A kitchen scale that read to 0.1g, a decent $50 hand grinder from Kingrind or Timemore or if you are rich get one from 1zpresso, and a Clever Dripper or Hario Switch plus a normal electric kettle. Now find some good beans.

[–] Thedogdrinkscoffee@lemmy.ca 1 points 2 weeks ago (1 children)

Scale isn't required until you get into espresso. Then it's essential under most circumstances.

I did a 1zpresso and V60 to start with some blind luck on coffee selection and fell in love. Then expanded to roasting green with a Fresh Roast 500, then a Flair Signature. All endgame gear. I have no intention of upgrading ever. Surprisingly, now the coffee beans are the expensive part.

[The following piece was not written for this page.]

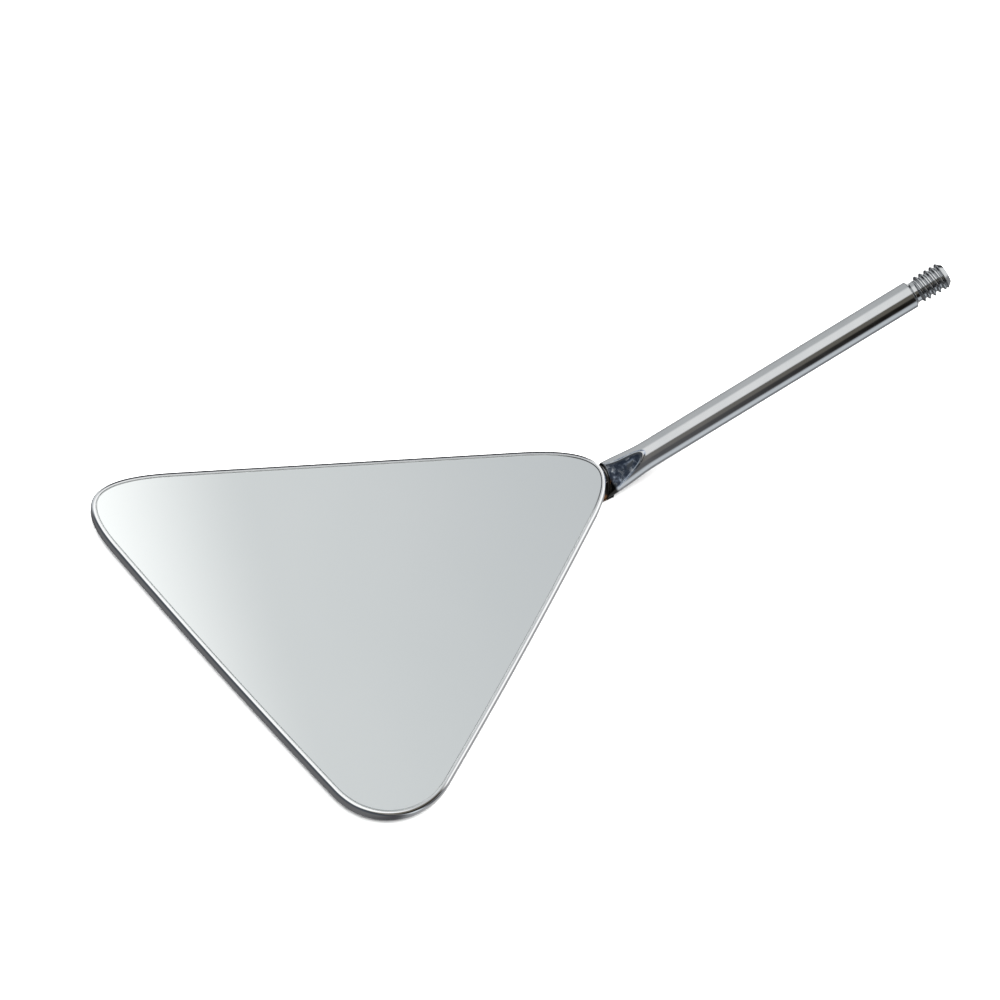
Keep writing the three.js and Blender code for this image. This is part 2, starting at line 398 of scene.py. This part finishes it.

[–] fritobugger2017@lemmy.world 1 points 2 weeks ago (1 children)

I would disagree. I feel that pour over needs a better level of precision for both the bean weight and the water weight. If for nothing else than repeatability and making changes when the brew is not as desired.

French Press and Moka Pot can go by volume/scoops and of course drip machines.

[–] Thedogdrinkscoffee@lemmy.ca 1 points 2 weeks ago* (last edited 2 weeks ago) (1 children)

I've never felt that level of sensitivity for pourover. Curious why you say pourover does and drip doesn't considering their similarities.

What's your recipe?

[–] fritobugger2017@lemmy.world 2 points 2 weeks ago

Drip is a machine where you can't really control much to begin with.

Pour over on the other hand: you can control the pours, temps, all the weights, time including the bloom time.

Use a goose neck kettle to control pour intensity. I also use a fake melodrip to reduce agitation.

I use two one minute blooms using 2x the grind weight. Then two or three pours of the balance of water with as little agitation as possible. Water temps are in the 93 to 95F range.